Enfin, la riposte à la militante de la Licra ne se limite pas à une suppression du passé ; elle sous-entend aussi une refonte complète de la relation au présent et au futur. Il fut un temps, pas si lointain, où, pareille à la ligne droite sur laquelle s’élançait le sprinter, l’avenir était tracé d’avance, quitte à ignorer qu’il conserve toujours la même distance avec le présent et que s’en rapprocher relève de l’absurde. Il n’en demeure pas moins qu’à l’Ouest comme à l’Est, il semblait naturel de s’avancer dans le même sens, avec bien entendu des moyens différents mais avec une méthode proche, celle de la planification, rigide en Union soviétique, souple dans un pays comme la France ou cependant le Général de Gaulle la qualifiait « d’ardente obligation ». L’avenir n’était pas une espèce de jungle à défricher mais une route marquée au sol et fuyant vers un horizon plus ou moins déterminé à l’avance. Là comme ici, une croissance économique rapide le fléchait sans entretenir de doute véritable sur sa direction. La société avançait suivant la loi du « toujours plus ». Les prévisions se réaliseraient tôt ou tard. Il suffisait de garder le cap pour éviter les écueils. L’idée-même d’avenir paraissait indépendante des aléas de la conjoncture. Il était concevable d’en établir une sorte de portrait-robot. D’autant plus qu’il s’écrivait alors au singulier, attestant son unicité.

La négation d’autrui

Avec le développement des techniques numériques, il est devenu facile de ne plus s’en tenir seulement à l’imagination pure et d’introduire le pluriel. Le tracé d’un TGV, l’architecture d’un immeuble, la configuration d’un quartier ou les différents aménagements d’une cuisine peuvent être placés sous nos yeux avant d’arrêter une décision. La figure composée sur l’écran ne représente qu’un des n aspects envisageables mais il nous est désormais offert d’en examiner l’agencement dans tous ces détails. Même si elle ne devait pas se concrétiser, nous l’avions vue, perçue comme parfaitement réalisable, de même que les n-1 restantes. Devant cet éventail de choix, l’avenir cesse d’être singulier pour devenir pluriel. Au lieu de penser l’avenir, nous pouvons dès lors penser dans l’avenir. C’est ainsi que les prévisions et les projections laissèrent place aux scénarios.
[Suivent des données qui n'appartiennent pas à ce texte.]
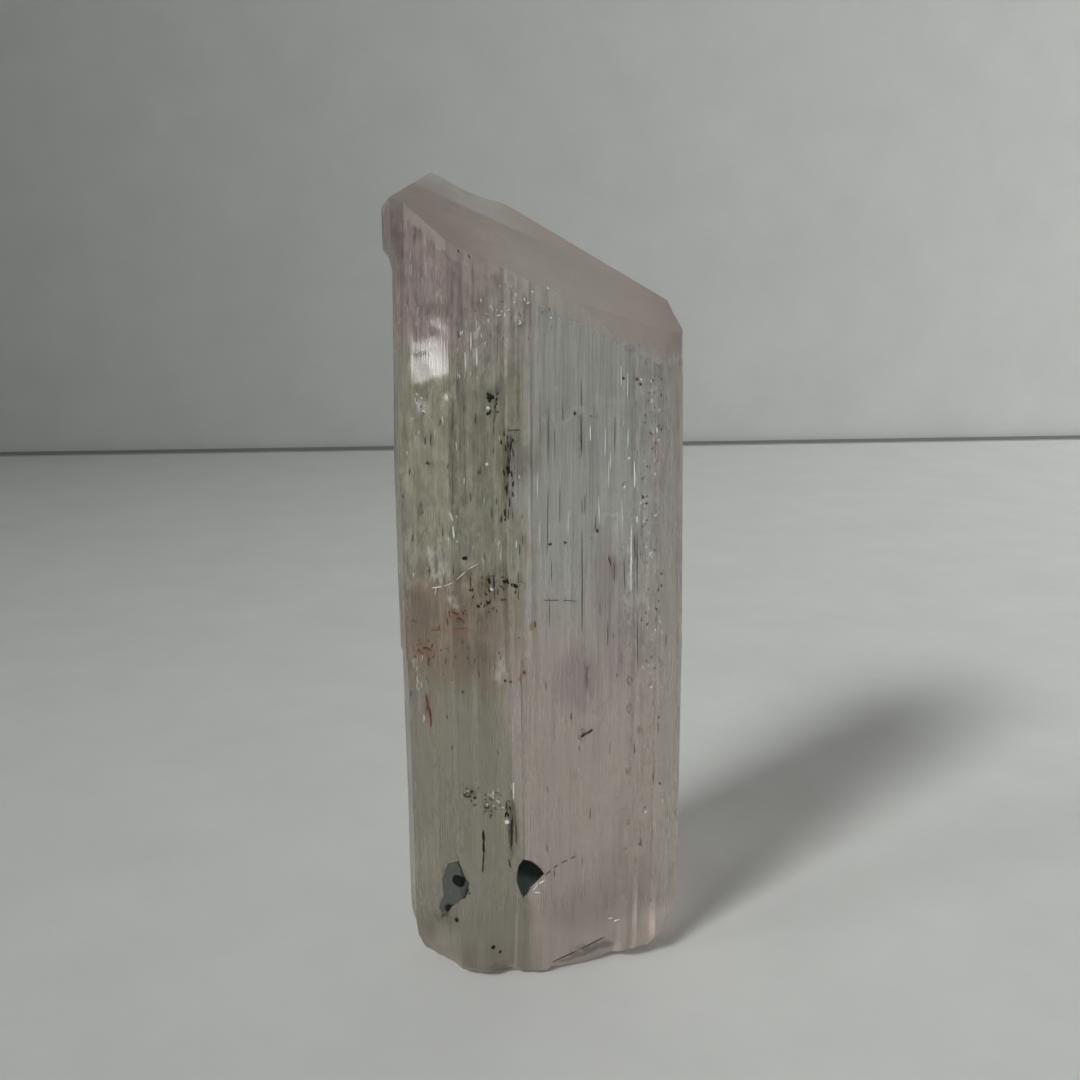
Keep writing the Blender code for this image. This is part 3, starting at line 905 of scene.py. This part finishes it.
class FleckMaker:
    """Lays one kind of fleck on the crystal.

    In the picture, a row is a stroke's two ends and width, a dot is a middle and a radius, and a sprinkle
    is a count, a box, and the width, length and lean of its strokes. A random set is a count, the heights,
    the half width and its stretch, and the turns from the front.
    """

    dots = ()

    def execute(self, context):
        crystal = bpy.data.objects["crystal_body"]
        draw = random.Random(context.scene.kunzite_sizes.seed + len(self.rows))
        rows = [*self.rows, *crumbled(draw, self.dots)]
        for sprinkle in self.sprinkles:
            rows += sprinkled(draw, *sprinkle)
        places = [stroke(crystal, *row) for row in rows]
        for count, heights, sizes, sides in self.random_sets:
            places += scattered(crystal, draw, count, heights, sizes, sides)
        name, roughness = self.finish
        shade = getattr(context.scene.kunzite_colours, name)
        lay_flecks(name + "s", places, fleck_stone(name, tuple(shade), roughness))
        return {"FINISHED"}


class KUNZITE_OT_black_flecks(FleckMaker, bpy.types.Operator):
    """Lay the black needle and the black specks on the crystal"""

    bl_idname = "kunzite.black_flecks"
    bl_label = "Black flecks"
    finish = ("dark_fleck", 0.35)
    slot_name = "black_grain"
    rows = (
        (483, 829, 483.5, 842, 3.0), (483.3, 840, 483.6, 854, 2.7), (483.5, 852, 483, 864, 1.8),
        (483, 862, 482.5, 873, 1.3), (505, 818, 506.5, 811, 2.2), (506.5, 811, 508.5, 817, 2.0),
        (463, 794, 466, 797, 1.9), (466, 797, 471, 796, 1.9), (571, 712, 571, 720, 1.2),
        (581, 737, 587, 732, 3.2), (586, 734, 593, 729, 2.6), (457, 917, 457, 922, 5),
        (447, 864, 449, 874, 1.6), (458, 862, 457, 873, 1.6), (449, 872, 444, 880, 1.5),
        (458, 869, 463, 874, 2.0), (463, 874, 466, 886, 2.2), (466, 886, 469, 894, 2.6),
        (468, 893, 463, 899, 2.6), (444, 913, 450, 909, 3.0), (508, 858, 511, 868, 1.6),
        (507, 464, 508, 474, 3.0), (511, 470, 512, 478, 2.0), (506, 484, 506, 492, 1.8),
        (510, 496, 509, 508, 1.5), (509, 508, 508, 520, 1.2), (512, 440, 510, 452, 1.8),
        (489, 577, 489, 584, 2.2), (494, 576, 494, 590, 1.8),
    )
    dots = (
        (493, 947, 2.2), (500, 951.5, 1.7), (472, 792, 2.2), (475, 797, 2.2), (660, 783, 1.4),
        (639, 844, 1.3), (463, 692, 1.6), (575, 413, 2.2), (491, 397, 5.0), (488, 414, 2.5),
        (465, 558, 3.2), (506, 581, 3.2), (515, 586, 2.6), (488, 602, 2.6), (478, 606, 2.4),
        (470, 590, 2.2), (550, 544, 1.8), (565, 542, 1.7), (508, 468, 3.6), (428, 463, 2.0),
    )
    sprinkles = (
        (10, (486, 384, 500, 412), 2.0, 4, 60), (16, (500, 430, 514, 520), 1.6, 8, 12),
        (10, (470, 572, 520, 612), 1.5, 5, 30), (18, (484, 790, 514, 818), 1.5, 4, 80),
        (10, (640, 375, 662, 520), 1.5, 3.5, 60), (14, (400, 400, 640, 720), 1.1, 3, 40),
        (6, (466, 786, 480, 806), 1.4, 3, 80),
    )
    random_sets = ((60, (3.0, 50.0), (0.055, 2.0), (75.0, 285.0)),)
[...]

En affirmant « votre histoire n’est pas la mienne », toute cette logique s’effondre. Non seulement le passé mais l’avenir à son tour est déchiré en lambeaux. Nos deux jeunes gens refusent un passé qui ne serait pas le leur sans probablement mesurer les conséquences de cette position : la négation d’autrui. « Jadis chaque journée, chaque heure était inclinée en quelque sorte vers la journée, l’heure ou la minute suivante, et toutes ensemble étaient aspirées par le dessein du moment… […] On dirait, par suite, que mes journées se sont redressées. Elles ne basculent plus les unes sur les autres. Elles se tiennent debout, verticales, et s’affirment fièrement dans leur valeur intrinsèque. Et comme elles ne sont plus différenciées par les étapes successives d’un plan en voie d’exécution, elles se ressemblent au point qu’elles se superposent exactement dans ma mémoire et qu’il me semble revivre sans cesse la même journée. » C’est Robinson qui s’exprime ainsi. Pas celui de Daniel Defoe, celui de Michel Tournier[i]. Durant vingt-huit ans, il a vécu à l’écart de toute société, expérimentant la privation puis la disparition d’autrui. Simultanément, le temps de l’autre s’évanouit et la perception temporelle du solitaire se recompose tout autrement. Suivant l’expression-même employée par Robinson, autrui n’est qu’un « possible qui s’acharne à passer pour réel ». L’absence de l’autre exerce donc un effet puissant, puisque Robinson devient incapable de se le représenter, ni lui ni ce qui lui est attaché, l’avenir et le passé.

Avec nos deux garçons, le processus est inversé. En supprimant de leur réalité le passé d’autrui, ils rejettent ceux qui l’ont vécu. Pire, ils abolissent leur existence. Balayés Vichy, la collaboration, l’antisémitisme, le racisme, la Shoah. Ce qui n’existe pas dans leur conscience n’a jamais vu le jour. Quant à la vérité factuelle de l’histoire, elle se convertit en fake past, un faux passé. Ce que ne perçoivent probablement pas ces deux négateurs, c’est que cette invalidation transforme leur propre rapport au temps. L’effacement du passé menace la moindre inclinaison vers l’avenir. Ils ont effectué une sorte de compression qui attribue à leur présent une densité telle qu’ils ne peuvent plus se préoccuper d’autre chose. Chaque jour cesse de représenter le condensé d’une vie pour se transformer en une immédiateté permanente. La tyrannie du court terme a opéré. Plus de passé, plus d’avenir, seulement un présent propre à chacun et déconnecté d’autrui. La disparition de l’autre est en marche. Le jeune qui a répondu à notre amie de la Licra s’appelait peut-être Robinson.


[i] Michel Tournier, Vendredi ou les limbes du Pacifique, Gallimard, 1972, p. 218-219.